Task brief: Output, please, exactly those lines of the listing that come before the line with "RIM_TILT_START = 0.80", along with that line itself.

Items:

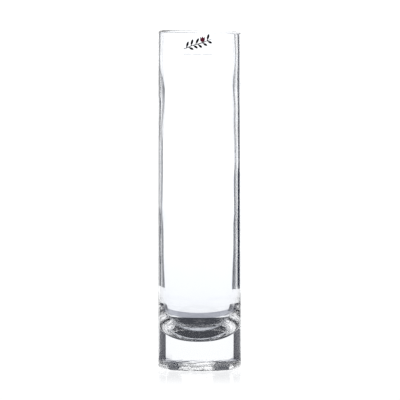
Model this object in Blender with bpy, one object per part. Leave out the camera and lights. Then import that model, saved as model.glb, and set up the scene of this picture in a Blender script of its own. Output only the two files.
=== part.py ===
"""Glass cylinder vase: a thick-based hand-made glass body with a clear printed sticker under its rim.

Metres, +Z up. The origin is the centre of the underside, and the sticker faces -Y.
Every sub-part is its own object with its own material.
"""

import math

import bmesh
import bpy
from mathutils import Vector

# Outer form of the glass
HEIGHT = 0.250  # from the underside to the middle of the rim
BODY_RADIUS = 0.03085  # widest, at BELLY_HEIGHT
BELLY_HEIGHT = 0.34 * HEIGHT
RIM_NARROWING = 0.00025  # how much smaller the radius is at the rim than at the belly
FOOT_NARROWING = 0.00010
FOOT_EDGE = 0.0033  # radius of the rounded bottom edge
RIM_TILT = 0.014  # slope of the rim, which is lower towards +X
RIM_TILT_START = 0.80 * HEIGHT  # the rim's slope fades out below this height

# Hollow of the glass
LEFT_REACH = 0.0283  # from the axis to the hollow's wall on the -X side, at the bowl
RIGHT_REACH = 0.0275  # and on the +X side, where the wall is thicker
BOWL_FLOOR = 0.0205  # height of the hollow's lowest point: the solid base below it
BOWL_TOP = 0.0620  # where the straight wall starts
BOWL_POWER = 2.5  # 2 is an ellipse, and a larger number a squarer bowl
LIP_ROUND = 0.0013  # height of the rounded lip

# Sticker and its print
GAP = 0.0003  # clearance between pieces that touch
FILM_THICK = 0.00010
INK_THICK = 0.00010
FILM_WIDTH = 0.0250
FILM_LOW = 0.2314
FILM_HIGH = 0.2483
FILM_CORNER = 0.0020
MOTIF_CENTRE = (-0.0016, 0.2415)  # across the front, and height
STEM_HALF_SPAN = 0.0102
STEM_RISE = 0.0036
STEM_HALF_WIDTH = 0.00030
LEAF_HALF_WIDTH = 0.00085
LEAF_ROOT = 0.00022  # half the width of the neck between a leaf and the stem
LEAF_ANGLE = math.radians(50)
UPPER_LEAVES = {"length": 0.0050, "places": (-0.78, -0.45, -0.12, 0.70)}  # along the stem, from -1 to 1
LOWER_LEAVES = {"length": 0.0038, "places": (-0.62, -0.29, 0.04, 0.37, 0.70)}
BUD_PLACE = 0.36  # where along the stem the bud stands above it
BUD_RADIUS = 0.00170
RULE_HEIGHT = 0.0008
RULE_MIDDLE = 0.2341
RULE_SPANS = {
    "left": (-0.0120, -0.0062),
    "middle": (-0.0047, 0.0009),
    "right": (0.0024, 0.0091),
}

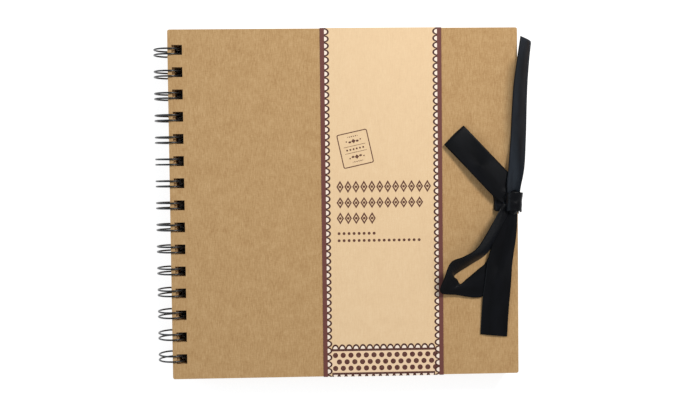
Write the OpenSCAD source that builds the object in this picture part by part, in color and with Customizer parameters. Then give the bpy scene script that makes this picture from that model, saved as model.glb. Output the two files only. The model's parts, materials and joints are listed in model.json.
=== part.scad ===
// Wire-bound scrapbook album, 8 inch square, closed by a ribbon tied in a bow.
// It lies on its back cover. X runs from the spine to the fore edge, Y up the page, Z up.
// The origin is under the middle of the cover, level with the lowest point of the wire loops.
// Every loop is centred on the axis that the covers and leaves turn about.

/* [Covers] */
// Side of each square cover
cover_side = 201; // [190:0.5:310]
// Thickness of each cover board
cover_t = 1.5; // [1:0.1:3]
// Radius of the covers' corners
corner_r = 1.2; // [0.5:0.1:8]
// Thickness of the paper lining inside each cover
liner_t = 0.2; // [0.1:0.05:0.5]
// Distance from a cover's edge to its lining
liner_inset = 3; // [2:0.5:8]

/* [Leaves] */
// Number of kraft leaves in each pack
leaves_per_pack = 6; // [1:1:10]
// Thickness of one leaf
leaf_t = 0.18; // [0.1:0.01:0.4]
// Height that one leaf takes up in the stack
leaf_pitch = 0.2; // [0.12:0.01:0.45]
// Height of a leaf along the spine
leaf_h = 199; // [180:0.5:305]
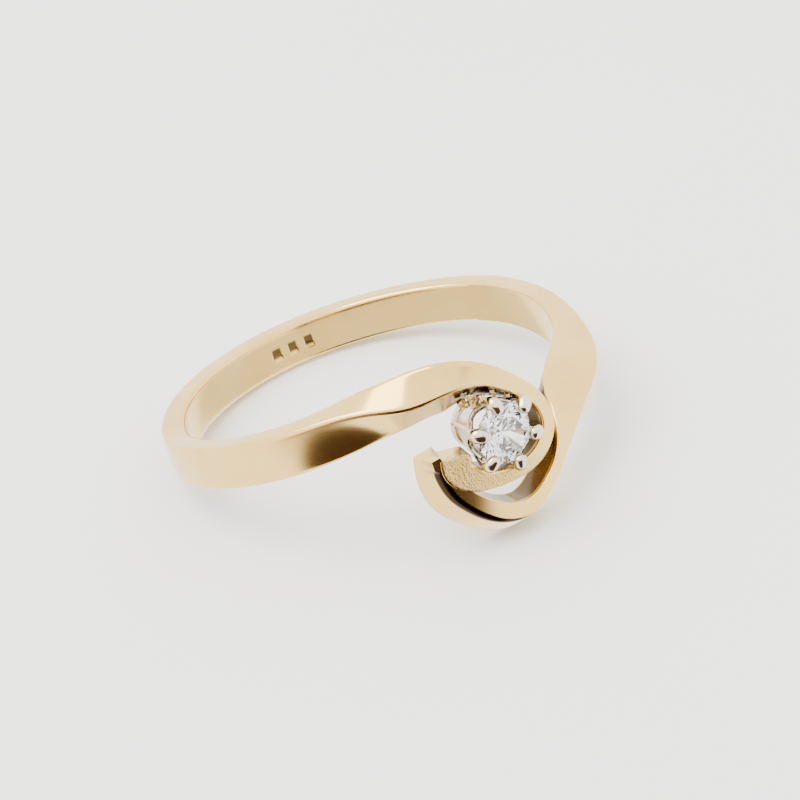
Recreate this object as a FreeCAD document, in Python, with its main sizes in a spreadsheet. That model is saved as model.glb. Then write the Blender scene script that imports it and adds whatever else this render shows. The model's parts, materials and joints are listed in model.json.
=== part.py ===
import FreeCAD, Part
import math
import os

# A solitaire engagement ring whose strip of gold crosses over itself at the head.
#
# Bench frame, in millimetres: the finger hole runs along +Z, the head faces -Y and +X is to
# the right when looking at the head. A place on the band is an angle from the head (positive
# towards +X), a reach beyond the finger hole and a rise along Z. Every piece is drawn in this
# frame, then one shared placement lays the ring down on its side, as a ring rests on a table.

V = FreeCAD.Vector

DIMENSIONS = (
    ("finger_radius", 8.5, "inside radius of the band"),
    ("band_thick", 1.1, "thickness of the plain band"),
    ("band_width", 2.0, "width of the plain band along the finger"),
    ("ream_allowance", 0.08, "gold left inside an arm before the finger hole is reamed"),
    ("ream_length", 30.0, "length of the reamer that finishes the finger hole"),
    ("edge_round", 0.22, "radius of the worn edges of the gold"),
    ("edge_share", 0.35, "most that a worn edge takes, as a share of the face's width"),
    ("arm_start", 112.0, "degrees from the head where the plain band meets each arm"),
    ("fitting_proud", 0.6, "how far the cutter that fits one arm to the other stands proud"),
    ("stone_dia", 2.6, "girdle diameter of the diamond"),
    ("stone_shift", -0.22, "head centre along X"),
    ("stone_rise", 0.12, "head centre along Z"),
    ("girdle_reach", 2.55, "girdle height above the finger hole"),
    ("girdle_half", 0.03, "half the girdle thickness, as a share of the stone's radius"),
    ("table_share", 0.56, "table radius as a share of the stone's radius"),
    ("star_share", 0.76, "radius where star facets end, as a share of the stone's radius"),
    ("lower_share", 0.23, "radius where lower halves end, as a share of the stone's radius"),
    ("crown_angle", 34.5, "slope of the crown in degrees"),
    ("pavilion_angle", 40.8, "slope of the pavilion in degrees"),
    ("collet_base", 0.1, "underside of the setting above the finger hole"),
    ("base_height", 0.38, "height of the ring that the setting stands on"),
    ("base_outer", 1.06, "outer radius of that ring"),
    ("base_inner", 0.72, "inner radius of that ring"),
    ("collet_low", 0.98, "outer radius of the collet at its foot"),
    ("collet_high", 1.44, "outer radius of the collet at its rim"),
    ("collet_wall", 0.24, "wall of the collet"),
    ("collet_height", 1.75, "height of the collet"),
    ("scallop_radius", 0.42, "radius of the round bites between the claws"),
    ("claw_count", 6, "claws round the stone"),
    ("claw_turn", -22.0, "angle of the first claw from +X towards +Z"),
    ("claw_foot", 0.16, "radius of a claw at its foot"),
    ("claw_neck", 0.2, "radius of a claw beside the stone"),
    ("claw_head", 0.33, "half length of a claw's rounded head"),
    ("claw_head_side", 0.25, "half width of a claw's rounded head"),
    ("claw_head_rise", 0.22, "half height of a claw's rounded head"),
    ("claw_foot_circle", 1.04, "radius of the circle of claw feet"),
    ("claw_neck_circle", 1.51, "radius of the circle of claw necks"),
    ("claw_spread", 1.37, "radius of the circle of claw heads"),
    ("claw_reach", 2.85, "height of the claw heads above the finger hole"),
    ("punch_count", 3, "plain marks punched inside the band"),
    ("punch_size", 0.45, "side of each punched mark"),
    ("punch_depth", 0.08, "depth of the punched marks"),
    ("punch_first", 162.0, "degrees from the head to the first punched mark"),
    ("punch_step", 6.0, "degrees from one punched mark to the next"),
    ("rest_pitch", -10.39, "degrees about X that bring the head up as the ring lies down"),
)

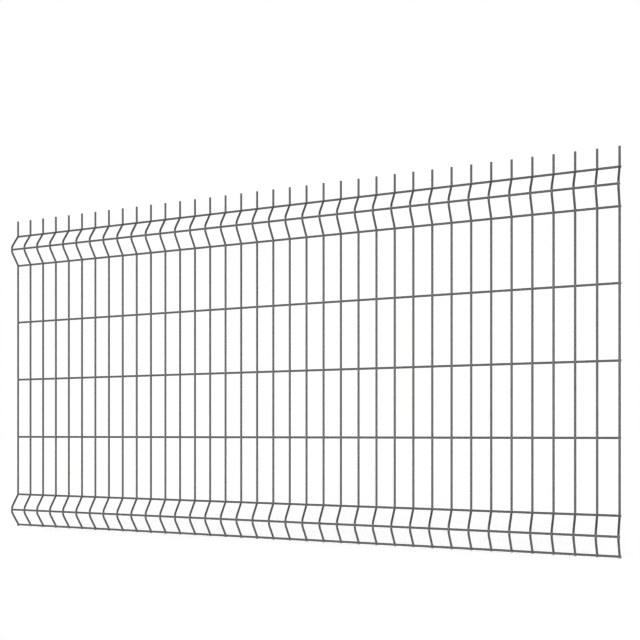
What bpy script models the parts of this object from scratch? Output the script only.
"""Welded mesh fence panel with two pressed V folds, all wires welded into one lattice.

The frame: +X runs along the fence, +Y points at the posts and +Z is up. The origin lies where
the lower left clip holds the panel: on the flat back of the bottom cross wire. The plane y = 0
is the face of the posts. Lengths are in metres.
"""

import math

import bmesh
import bpy
from mathutils import Matrix

# The wires
UPRIGHT_DIAMETER = 0.0055
CROSS_WIRE_DIAMETER = 0.0055
WELD_SET_DOWN = 0.0008

# Across the panel
UPRIGHT_COUNT = 37
UPRIGHT_PITCH = 0.0556
CROSS_WIRE_OVERHANG = 0.001
CLIP_INSET = 0.015

# Up the panel, from the tips of the tails to the tips of the spikes
TAIL_LENGTH = 0.004
BOTTOM_WIRE_DROP = 0.003
BOTTOM_FOLD_HEIGHT = 0.1025
LOWEST_MESH_HEIGHT = 0.201
MESH_HEIGHT = 0.200
FREE_ROW_COUNT = 3
HIGHEST_MESH_HEIGHT = 0.1985
TOP_FOLD_HEIGHT = 0.102
SPIKE_LENGTH = 0.052

# Out of the panel, on the centre lines of the uprights
FOLD_DEPTH = 0.030
APEX_RADIUS = 0.027

# How finely the round wire and the rounded apex are drawn
SECTION_SIDES = 6
APEX_STATIONS = 4

COATING_COLOUR = (0.072, 0.073, 0.075, 1.0)
COATING_ROUGHNESS = 0.38
SMOOTH_BELOW = math.radians(70)


def corner_reach(diameter):
    """From the axis to a corner of the section whose area is that of the round wire."""
    turn = 2 * math.pi / SECTION_SIDES
    return diameter / 2 * math.sqrt(turn / math.sin(turn))


def flat_reach(diameter):
    """From the axis to a flat of that section."""
    return corner_reach(diameter) * math.cos(math.pi / SECTION_SIDES)


# A corner of each upright is sunk into the front flat of the cross wires
WELD_REACH = corner_reach(UPRIGHT_DIAMETER) + flat_reach(CROSS_WIRE_DIAMETER) - WELD_SET_DOWN
CROSS_WIRE_Y = -flat_reach(CROSS_WIRE_DIAMETER)
UPRIGHT_Y = CROSS_WIRE_Y - WELD_REACH

LEFT_END_X = -CLIP_INSET
FIRST_UPRIGHT_X = LEFT_END_X + CROSS_WIRE_OVERHANG + UPRIGHT_DIAMETER / 2
LAST_UPRIGHT_X = FIRST_UPRIGHT_X + (UPRIGHT_COUNT - 1) * UPRIGHT_PITCH
RIGHT_END_X = LAST_UPRIGHT_X + UPRIGHT_DIAMETER / 2 + CROSS_WIRE_OVERHANG

BOTTOM_FOLD_Z = BOTTOM_WIRE_DROP
FIELD_BOTTOM_Z = BOTTOM_FOLD_Z + BOTTOM_FOLD_HEIGHT
FIRST_FREE_ROW_Z = FIELD_BOTTOM_Z + LOWEST_MESH_HEIGHT
LAST_FREE_ROW_Z = FIRST_FREE_ROW_Z + (FREE_ROW_COUNT - 1) * MESH_HEIGHT
TOP_FOLD_Z = LAST_FREE_ROW_Z + HIGHEST_MESH_HEIGHT
TOP_WIRE_Z = TOP_FOLD_Z + TOP_FOLD_HEIGHT


def fold_lean(height):
    """The angle of a fold's legs: tangent to the rounded apex and aimed at the fold's corners."""
    half = height / 2
    behind = APEX_RADIUS - FOLD_DEPTH
    return math.asin(APEX_RADIUS / math.hypot(half, behind)) - math.atan2(behind, half)


def fold_stations(bottom, height):
    """A fold's stations from its lower corner to its upper one, as (y, z, heading after it).

    Between the legs the stations are the corners of a polygon drawn round the apex's arc, so
    that its middle side touches FOLD_DEPTH.
    """
    lean = fold_lean(height)
    step = 2 * lean / APEX_STATIONS
    reach = APEX_RADIUS / math.cos(step / 2)
    centre_y = UPRIGHT_Y - FOLD_DEPTH + APEX_RADIUS
    centre_z = bottom + height / 2
    stations = [(UPRIGHT_Y, bottom, lean)]
    for number in range(APEX_STATIONS):
        angle = lean - (number + 0.5) * step
        y = centre_y - reach * math.cos(angle)
        z = centre_z - reach * math.sin(angle)
        stations.append((y, z, angle - step / 2))
    stations.append((UPRIGHT_Y, bottom + height, 0.0))
    return stations


def upright_stations():
    """The stations of one upright from its tail to the tip of its spike."""
    stations = [(UPRIGHT_Y, -TAIL_LENGTH, 0.0)]
    stations += fold_stations(BOTTOM_FOLD_Z, BOTTOM_FOLD_HEIGHT)
    stations += fold_stations(TOP_FOLD_Z, TOP_FOLD_HEIGHT)
    stations.append((UPRIGHT_Y, TOP_WIRE_Z + SPIKE_LENGTH, 0.0))
    return stations


def upright_sections(x):
    """A matrix for each station of an upright, which mitres the section between two headings."""
    sections = []
    before = 0.0
    for y, z, after in upright_stations():
        half_turn = (after - before) / 2
        place = Matrix.Translation((x, y, z))
        turn = Matrix.Rotation(before + half_turn, 4, "X")
        mitre = Matrix.Scale(1 / math.cos(half_turn), 4, (0.0, 1.0, 0.0))
        sections.append(place @ turn @ mitre)
        before = after
    return sections


def cross_wire_places():
    """The (y, z) of each cross wire: one at each end and at the apex of a fold, the rest free."""
    free_rows = [FIRST_FREE_ROW_Z + row * MESH_HEIGHT for row in range(FREE_ROW_COUNT)]
    flat_rows = [0.0, FIELD_BOTTOM_Z, *free_rows, TOP_FOLD_Z, TOP_WIRE_Z]
    apex_rows = [BOTTOM_FOLD_Z + BOTTOM_FOLD_HEIGHT / 2, TOP_FOLD_Z + TOP_FOLD_HEIGHT / 2]
    places = [(CROSS_WIRE_Y, z) for z in flat_rows]
    places += [(CROSS_WIRE_Y - FOLD_DEPTH, z) for z in apex_rows]
    return places


def cross_wire_sections(y, z):
    """A cross wire's two end sections, turned so that one flat faces the posts."""
    along_x = Matrix.Rotation(math.pi / 2, 4, "Y")
    flat_back = Matrix.Rotation(math.pi / SECTION_SIDES, 4, "Z")
    ends = (LEFT_END_X, RIGHT_END_X)
    return [Matrix.Translation((x, y, z)) @ along_x @ flat_back for x in ends]


def draw_wire(mesh, diameter, sections):
    """One closed wire: a filled circle of few sides, extruded from each section to the next."""
    circle = bmesh.ops.create_circle(
        mesh,
        cap_ends=True,
        radius=corner_reach(diameter),
        segments=SECTION_SIDES,
        matrix=sections[0],
    )
    end = circle["verts"][0].link_faces[0]
    for last, following in zip(sections, sections[1:]):
        taken = [end, *end.edges, *end.verts]
        made = bmesh.ops.extrude_face_region(mesh, geom=taken)["geom"]
        end = next(item for item in made if isinstance(item, bmesh.types.BMFace))
        bmesh.ops.transform(mesh, matrix=following @ last.inverted(), verts=end.verts)


def finish_object(name, mesh, material):
    """Turns the wires' faces outwards and puts them into the scene as one object."""
    bmesh.ops.recalc_face_normals(mesh, faces=mesh.faces)
    data = bpy.data.meshes.new(name)
    mesh.to_mesh(data)
    mesh.free()
    data.materials.append(material)
    data.shade_smooth()
    data.set_sharp_from_angle(angle=SMOOTH_BELOW)
    made = bpy.data.objects.new(name, data)
    bpy.context.scene.collection.objects.link(made)
    return made


def make_uprights(material):
    """All the bent uprights, in the object that becomes the panel."""
    mesh = bmesh.new()
    for number in range(UPRIGHT_COUNT):
        x = FIRST_UPRIGHT_X + number * UPRIGHT_PITCH
        draw_wire(mesh, UPRIGHT_DIAMETER, upright_sections(x))
    return finish_object("welded_mesh_panel", mesh, material)


def make_cross_wires(material):
    """All the cross wires as one guide, to be welded to the uprights."""
    mesh = bmesh.new()
    for y, z in cross_wire_places():
        draw_wire(mesh, CROSS_WIRE_DIAMETER, cross_wire_sections(y, z))
    guide = finish_object("cross_wires", mesh, material)
    guide.hide_render = True
    guide.display_type = "WIRE"
    return guide


def weld(panel, cross_wires):
    """Fuses the uprights with the cross wires at every crossing."""
    welds = panel.modifiers.new("welds", "BOOLEAN")
    welds.operation = "UNION"
    welds.solver = "EXACT"
    welds.object = cross_wires


def coated_steel():
    """The dark grey powder coat over galvanised wire."""
    material = bpy.data.materials.new("dark_grey_coated_steel")
    material.use_nodes = True
    surface = material.node_tree.nodes["Principled BSDF"]
    surface.inputs["Base Color"].default_value = COATING_COLOUR
    surface.inputs["Roughness"].default_value = COATING_ROUGHNESS
    surface.inputs["Metallic"].default_value = 0.0
    return material


for old in list(bpy.data.objects):
    bpy.data.objects.remove(old)
coating = coated_steel()
weld(make_uprights(coating), make_cross_wires(coating))
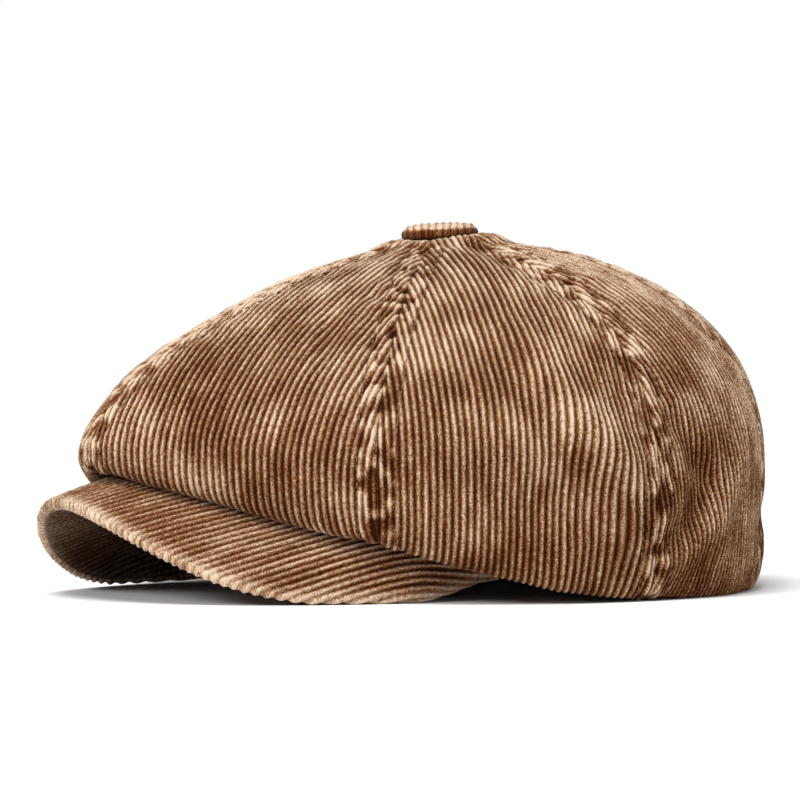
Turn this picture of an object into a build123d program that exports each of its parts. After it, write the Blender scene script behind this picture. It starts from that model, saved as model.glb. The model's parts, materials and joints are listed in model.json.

Task output:
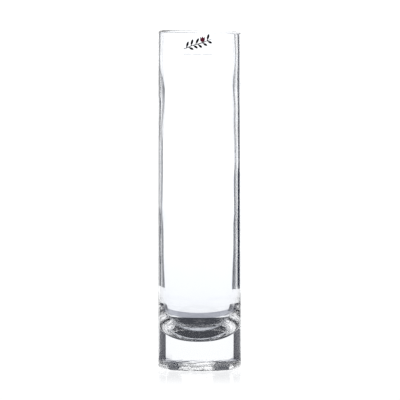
Model this object in Blender with bpy, one object per part. Leave out the camera and lights. Then import that model, saved as model.glb, and set up the scene of this picture in a Blender script of its own. Output only the two files.
=== part.py ===
"""Glass cylinder vase: a thick-based hand-made glass body with a clear printed sticker under its rim.

Metres, +Z up. The origin is the centre of the underside, and the sticker faces -Y.
Every sub-part is its own object with its own material.
"""

import math

import bmesh
import bpy
from mathutils import Vector

# Outer form of the glass
HEIGHT = 0.250  # from the underside to the middle of the rim
BODY_RADIUS = 0.03085  # widest, at BELLY_HEIGHT
BELLY_HEIGHT = 0.34 * HEIGHT
RIM_NARROWING = 0.00025  # how much smaller the radius is at the rim than at the belly
FOOT_NARROWING = 0.00010
FOOT_EDGE = 0.0033  # radius of the rounded bottom edge
RIM_TILT = 0.014  # slope of the rim, which is lower towards +X
RIM_TILT_START = 0.80 * HEIGHT  # the rim's slope fades out below this height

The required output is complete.